Windley unveiled the $126.8 million budget Monday night. The proposal is $1.4 million more than the fiscal 2005-06 budget. The board took no action.
The county was able drop the tax rate last year from 91 cents based on a 43 percent increase in the tax base that resulted from new tax values. The tax base came in at $5.3 billion, the same figure used last year when it was “estimated.” The tax base was $3.6 billion before revaluation.
“This year we estimate nothing will change,” Windley said.
A person with a home valued at $100,000 would have paid the county $910 in property taxes before valuation. But if that same home is now valued at $140,000, the property owner will pay $1,120 in taxes.
The budget does not call for any major capital projects.
There are several proposed fee increases, including a jump from $300 to $400 for a ride in an ambulance and a hike in housing inspections. The proposal also doubles the annual solid waste fee, from $30 per household to $60. Windley said the county's solid waste fee has not been increased in more than 13 years.
Under the spending plan, all employees receive a 2 percent cost of living increase. Some will get more as the county enters the third year of five-year plan to get county employees up to competitive wages.
The proposal adds four new positions: a tax collection clerk, Water Customer Service clerk and two officers for the pre-trail release program.
A second assistant county manager position, which was budgeted for last year but never filled, remains. Windley said he hopes to fill the position in the next couple months.
Windley said the county will also receive some state funding for Medicaid. The county paid about $12.5 million this year.
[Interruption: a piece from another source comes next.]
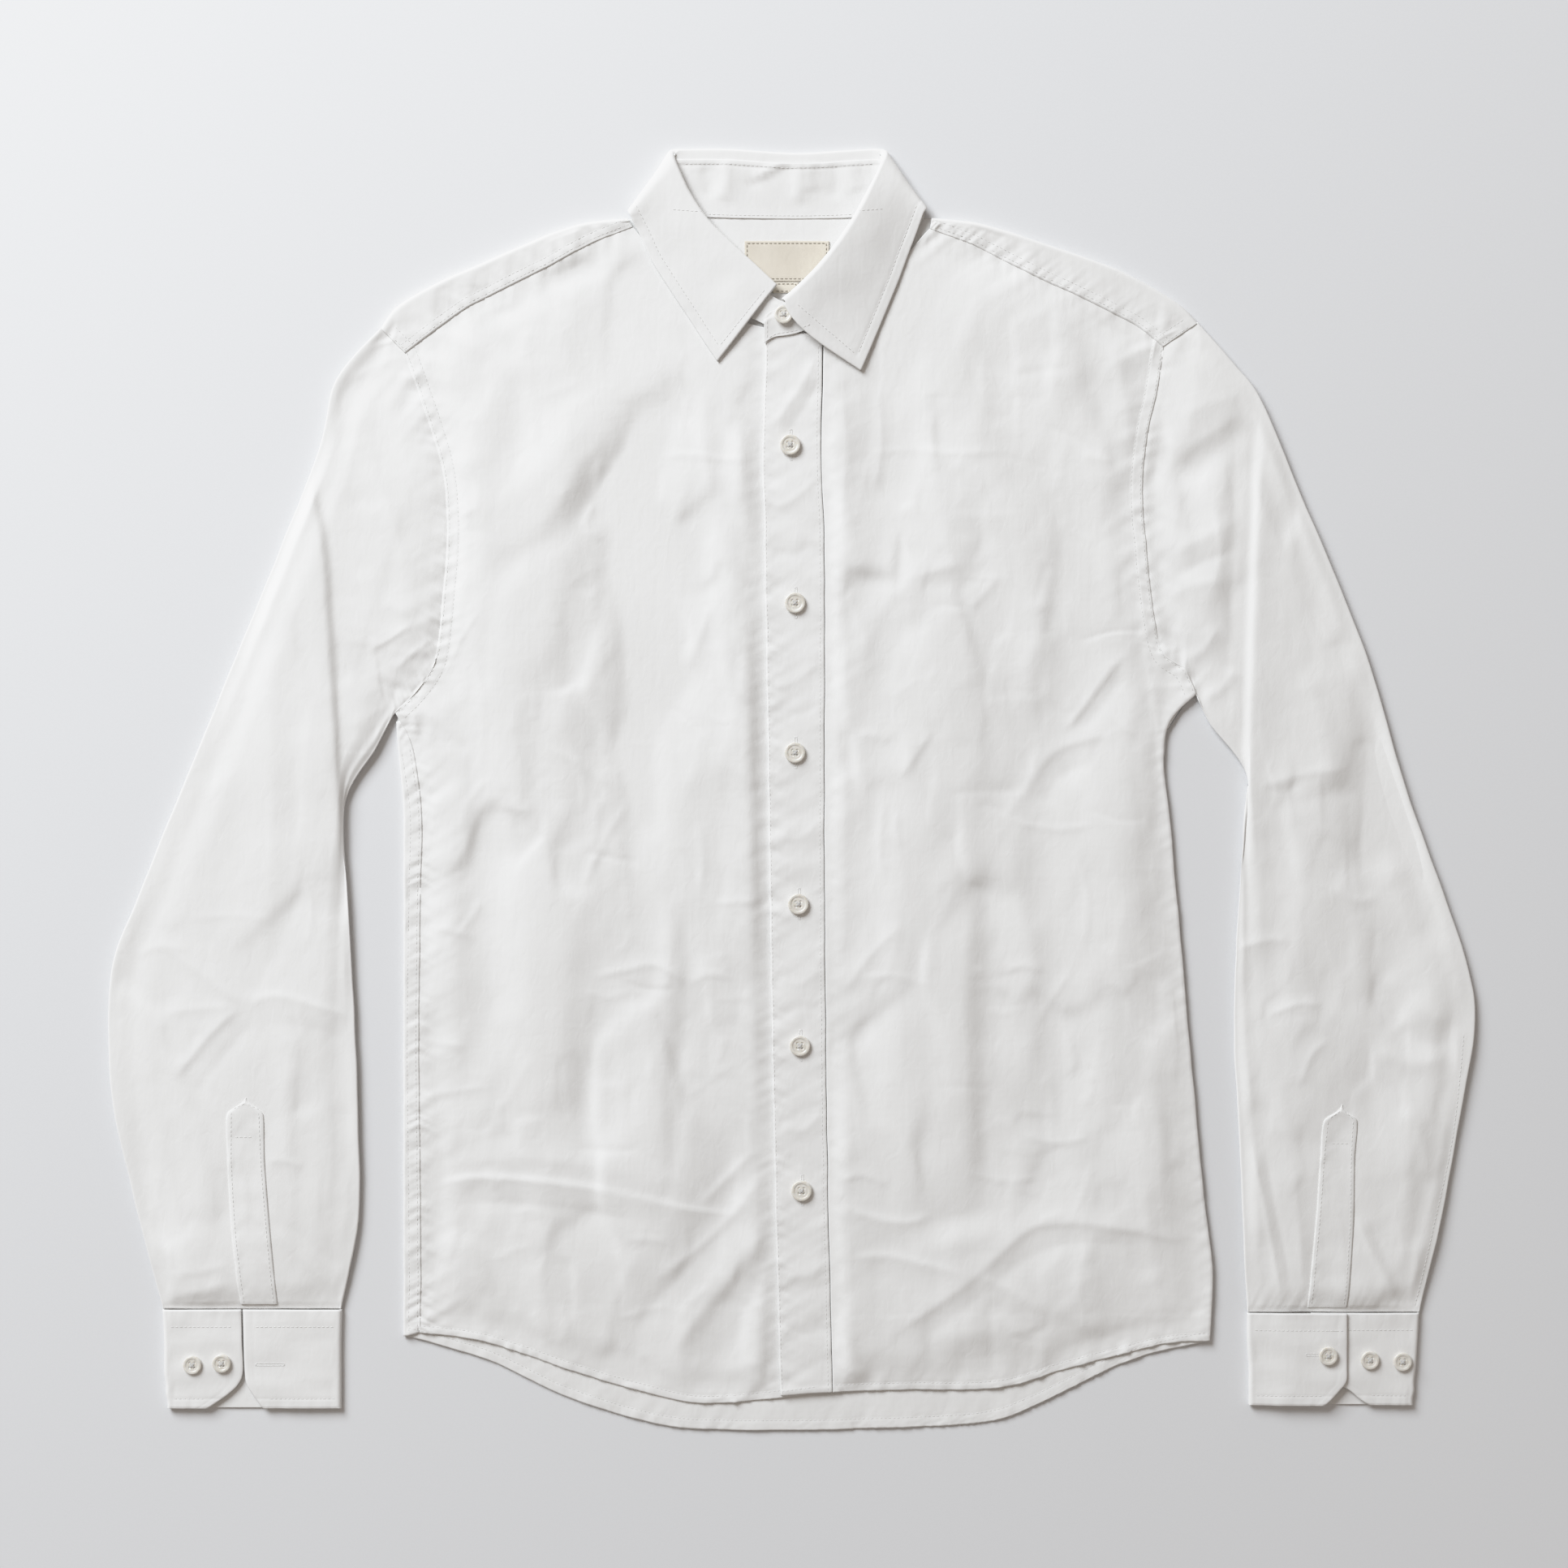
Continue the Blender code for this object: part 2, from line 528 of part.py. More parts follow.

The budget sets aside $10.4 million for Medicaid for the next fiscal year.
Windley said the current state proposal would give $3.4 million to Robeson County, but he is skeptical that the county will receive anything at all.
“I'd be amazed,” he said. “They said they would give us money last year, and they pulled it at the last minute.”
Windley said, if the county does not receive any state aid, it will pull the money from the reserve fund to meet the Medicaid obligation.
The board reviewed the proposed budget for more than an hour. It is expected to hold its next budget workshop on May 22. The board expects to adopt the budget on June 19, following a public hearing.
The board also:
– Postponed selection of a county health insurance plan. The board will either stay with Blue Cross, its current provider, or switch to CIGNA, the new provider for the North Carolina Association of County Commissioners.
– Approved an application for a $350,000 state grant that would be used to build a training facility for new and expanding industries.
n Asked Windley to seek state aid for 26 residents who have storm-damaged property, but did not receive assistance from FEMA.